Benson Commentary: “She minds not her business, which lies in her own house, but gives herself wholly up to idleness and pleasure, which she seeks in gadding abroad, and in changing her place and company.”
Gill’s Exposition: “It is the character of good women that they are keepers at home, but it is the sign of a harlot to gad abroad.”
Pulpit Commentary: “She is the opposite of the careful, modest housewife, who stays at home and manages her family affairs.”
I LOVE how the commentaries of old have no problem explaining what being a keeper at home is. It means to be a keeper at home – stay at home – work at home. For the Proverbs 31 woman was known for “looking well to the ways of her household” (Proverbs 31:27). All of her work revolved around and for her home. The aged women are commanded to teach the younger women to be “keepers at home” (Titus 2:5). Young widows are told to “guide the house (1 Timothy 5:14).” This is our place of work and ministry, women, and it is good since all of God’s ways are perfect!

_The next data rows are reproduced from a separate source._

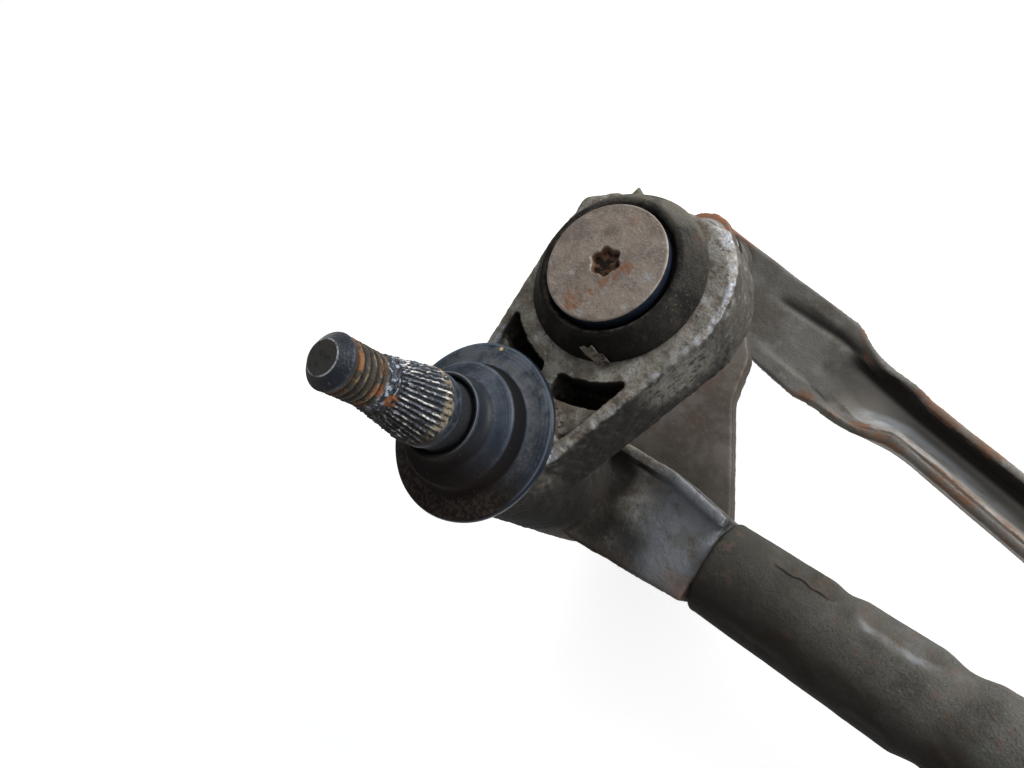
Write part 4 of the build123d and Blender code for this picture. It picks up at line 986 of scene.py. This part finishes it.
# die-cast pivot housings
casting = {
    "voxel": 0.4,
    "rounds": 7,
    "capSeat": -24.3,
    "rootTop": -50,
    "foot": -66,
    # the eye's rim has a corner at one place and draws in beside it: push, angle, half width
    "rimMoves": ((1.5, 143.0, 11.0), (-0.9, 121.0, 13.0), (-1.1, 43.0, 24.0)),
    "rimReach": (14.6, 15.8, 18.5, 20.0),
    # pits in the skin, coarse to fine: how close they lie, shift of the noise, depth
    "pits": ((0.32, (0, 0, 0), 0.14), (0.9, (31, 7, 3), 0.12), (2.1, (3, 17, 8), 0.07)),
    # share of the pits on the root, which is smoother
    "calm": 0.35,
    "finish": {
        "colour": paint(146, 142, 133),
        "rough": 0.6,
        "metal": 0.15,
        "fixed": {"Specular IOR Level": 0.3},
        "layers": (
            coat((112, 104, 93), speckle(300, 0.4, 0.6), rough=0.75, metal=0.1),
            coat((170, 169, 166), speckle(230, 0.54, 0.7), rough=0.5, metal=0.3),
            # fine mottling of corroded metal
            coat((78, 71, 62), speckle(650, 0.48, 0.68, grit=0.75), rough=0.95, amount=0.8),
            coat((64, 56, 47), speckle(1900, 0.52, 0.68, grit=0.75), rough=0.95, amount=0.6),
            coat(
                (182, 180, 173), speckle(1100, 0.55, 0.7, shift=(0.5, 0.2, 0.1), grit=0.75),
                rough=0.5, metal=0.3, amount=0.6,
            ),
            # painted highlight: silver and blue on the rounded outer edge that faces the lamp
            coat(
                (176, 184, 198), facing((0.7, 0.2, 0.7), 0.68, 0.9), speckle(260, 0.46, 0.58),
                speckle(1100, 0.36, 0.6, grit=0.75), level(-34, -31),
                nearSpot((5.35, 34.4, -27.0), 15.5, 18.5), rough=0.34, metal=0.6, amount=0.8,
            ),
            # painted shade: the sides darker brown, darkest on the -Y side and below
            grime(
                (40, 36, 30), 0.9, facing((0, 0, 1), 0.66, 0.28), speckle(420, 0.2, 0.5, grit=0.75),
                amount=0.88,
            ),
            grime((17, 13, 10), 0.95, facing((0.1, -1.0, -0.1), 0.0, 0.5), amount=0.93),
            grime((20, 16, 13), 0.9, level(-36, -50), facing((0, 0, 1), 0.45, 0.2), amount=0.75),
            # the eye's wall is lighter and gritty towards the lever
            coat(
                (120, 116, 108), nearSpot((22.5, 25.0, -33.0), 9.5, 3.0),
                speckle(500, 0.34, 0.56, grit=0.75), level(-42, -36), rough=0.7, metal=0.1,
                amount=0.7,
            ),
            # rough grey-brown in the shallow pocket, black painted shade in the deep ones
            grime(
                (104, 95, 82), 0.9, level(-28.6, -29.2), facing((0, 0, 1), 0.1, 0.6),
                level(-45, -42), speckle(900, 0.3, 0.5), amount=0.7,
            ),
            grime(
                (24, 19, 15), 0.95, level(-29.8, -32.5), level(-42.5, -41),
                nearSpot((5.35, 34.4, -36.0), 24.0, 22.5), level(30, 26, "Y"),
                facing((0.62, -0.78, 0.0), 0.5, 0.2),
            ),
            # darker along hollow edges, where pointiness is low: painted shade
            grime((40, 34, 28), 0.95, edges(0.49, 0.46)),
            # smooth, blue-grey root towards the tube
            coat(
                (112, 116, 122), level(16.5, 25, "X"), level(-50, -52.5),
                facing((0, 0, 1), 0.0, 0.4), rough=0.55, metal=0.15, amount=0.92,
            ),
            coat(
                (96, 96, 94), speckle(200, 0.46, 0.62), level(-51, -52.5), level(11.5, 16, "X"),
                rough=0.6, metal=0.1, amount=0.7,
            ),
            grime(
                (78, 70, 62), 0.8, speckle(150, 0.5, 0.64, shift=(0.4, 0.2, 0.0), grit=0.7),
                level(-51, -52.5), level(18, 24, "X"), amount=0.65,
            ),
            # darker in the hollow low on the root: painted shade
            coat(
                (24, 26, 24), nearSpot((19.0, -5.0, -54.0), 9.5, 3.0),
                speckle(260, 0.2, 0.5, grit=0.7), rough=0.9, amount=0.85,
            ),
            coat(
                (82, 82, 80), level(-53.3, -52.4), level(13.5, 15.5, "X"), level(19, 17, "Y"),
                level(-48.5, -49.5), speckle(300, 0.24, 0.5, grit=0.7), rough=0.8, amount=0.85,
            ),
            # darker where the boss meets the root, on its upper side: painted shade
            grime((38, 36, 31), 0.9, nearSpot((12.0, 6.0, -55.0), 6.5, 3.5), amount=0.9),
            # painted shade: brown towards the lower edge, and darker where the boss meets the root
            grime(
                (62, 52, 44), 0.85, level(-2.5, -8.5, "Y"), level(-50, -52.5),
                speckle(220, 0.3, 0.55, grit=0.7), amount=0.75,
            ),
            grime((38, 33, 28), 0.9, nearSpot((12.0, -2.0, -55.0), 8.0, 4.0), amount=0.85),
            grime(
                (112, 84, 66), 0.8, nearSpot((34.0, -3.5, -54.0), 6.0, 1.5), speckle(300, 0.4, 0.6),
                amount=0.6,
            ),
            # near black on the boss's lower side, against the light from the floor: painted shade
            grime((13, 9, 6), 1.0, nearSpot((11.0, -5.5, -42.0), 12.0, 6.0), amount=0.8),
            # an orange speck of rust in the slot
            grime(
                (150, 88, 46), 0.9, nearSpot((15.6, 18.0, -31.0), 1.1, 0.5),
                speckle(900, 0.4, 0.52),
            ),
        ),
        "grain": (
            grain(2400, 0.1, 0.55, level(-54, -50)),
            grain(700, 0.16, 0.5, grit=0.75),
            grain(240, 0.3, 0.4),
        ),
    },
}


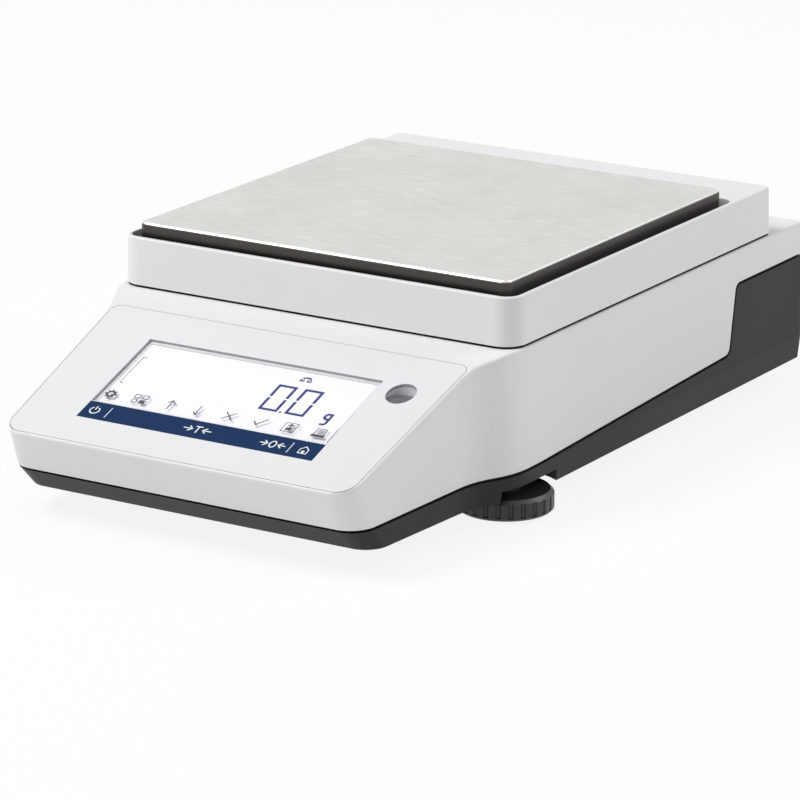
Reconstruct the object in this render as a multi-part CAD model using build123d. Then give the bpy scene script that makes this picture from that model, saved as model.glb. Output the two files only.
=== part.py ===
from build123d import *
from math import cos, pi, radians, sin, tan
import os

# Top-loading precision balance. Millimetres, +Z up, +X to the user's right, +Y to the back.
# The origin is on the bench, at the middle of the footprint.

# Overall size
overall_depth = 350.0
pan_to_back = 153.2
ground_clearance = 10.0
housing_height = 62.2
seam_gap = 1.0
cover_height = 20.3
pan_proud = 5.5

# Weighing pan, a folded tray of stainless sheet
pan_side = 180.0
pan_corner_radius = 4.0
pan_sheet = 1.0
pan_bend_radius = 1.8
pan_skirt = 11.0

# Pan surround: the upper cover with the well that the pan sits in
pan_gap_side = 4.0
pan_gap_front = 3.0
pan_gap_back = 3.5
rim_wall = 2.0
well_depth = 15.0
well_corner_radius = 6.0
cover_front_radius = 9.0
cover_deck = 28.9
lip_inset = 1.2
lip_wall = 1.6
cover_hole_radius = 20.0
cover_collar_wall = 2.5
cover_collar_height = 5.5
cover_boss_x = 70.0
cover_boss_y = 60.0
cover_boss_radius = 4.0
rim_round = 0.9

# Housing plan: straight sides, an S-curve, then a console that tapers to the nose
housing_width = 197.2
s_curve_start = -64.2
s_curve_inset = 10.3
s_curve_angle = 30.0
console_taper = 3.4
rear_corner_radius = 4.0
nose_corner_radius = 11.0
wall = 2.5
draft = 1.2

# Housing side view
nose_edge_z = 37.2
edge_round = 1.2
crease_round = 10.0
panel_angle = 20.4
panel_length = 91.0
parting_front_z = 20.5
parting_bend_z = 22.0
parting_bend_y = -55.0
parting_rear_z = 28.0
tub_rise_y = 104.8
tub_rise_lean = 6.5
tub_rise_z = 58.0
tub_rise_radius = 4.0
tub_gap = 1.3
tongue_height = 3.5
tongue_inset = 1.45
tongue_clearance = 0.15
tub_chamfer = 9.5
tub_side_draw = 1.1
tub_floor = 3.0

# Keypad overlay, window and touch strip, measured up the slope from the nose edge
overlay_thickness = 1.2
overlay_front = 1.3
overlay_border = 1.5
overlay_front_radius = 8.0
overlay_back_radius = 4.0
overlay_gap = 0.25
window_width = 113.0
window_low = 28.2
window_high = 72.4
window_step = 39.5
window_recess = 0.6
window_gap = 0.15
window_ledge = 1.5
strip_width = 113.0
strip_low = 16.8
strip_high = 27.8
strip_thickness = 0.6
strip_gap = 0.1

# Display under the console
glass_thickness = 2.8
glass_gap = 0.2
glass_margin = 1.0
frame_thickness = 5.0
frame_margin = 2.0
board_thickness = 1.6
display_board_margin = 11.0
display_boss_x = 50.0
display_boss_radius = 3.2
display_boss_margin = 7.0
display_board_width = 118.0

# Bubble level
level_x = 68.3
level_s = 66.5
level_radius = 6.1
level_hole_gap = 0.2
level_socket_wall = 2.2
level_depth = 12.0
level_flange = 1.5
level_cup_wall = 0.9
level_fluid_depth = 5.0
level_bubble_radius = 1.9

# Levelling feet at the front
foot_x = 84.5
foot_y = -59.4
wheel_radius = 19.9
wheel_thickness = 8.6
wheel_lift = 1.4
wheel_chamfer = 1.6
flute_count = 24
flute_radius = 1.1
flute_depth = 0.8
flute_low = 1.2
flute_high = 1.4
pocket_clearance = 2.6
pocket_roof_z = 15.0
spindle_radius = 4.0
spindle_length = 24.0
thread_clearance = 0.05
insert_radius = 5.6
insert_length = 15.0
foot_boss_wall = 2.4
pad_radius = 12.0
pad_gap = 0.3
pad_disc = 3.0
pad_stem_radius = 3.0
pad_stem_length = 3.5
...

God is clear what He commands of us. Our culture and feminism demand the exact opposite. You have a choice, women. Are you going to follow the ways of our culture on the broad path that leads to destruction or are you going to follow the ways of the Lord on the narrow path that leads to life?
Whose adorning let it not be that outward adorning of plaiting the hair, and of wearing of gold, or of putting on of apparel; But let it be the hidden man of the heart, in that which is not corruptible, even the ornament of a meek and quiet spirit, which is in the sight of God of great price.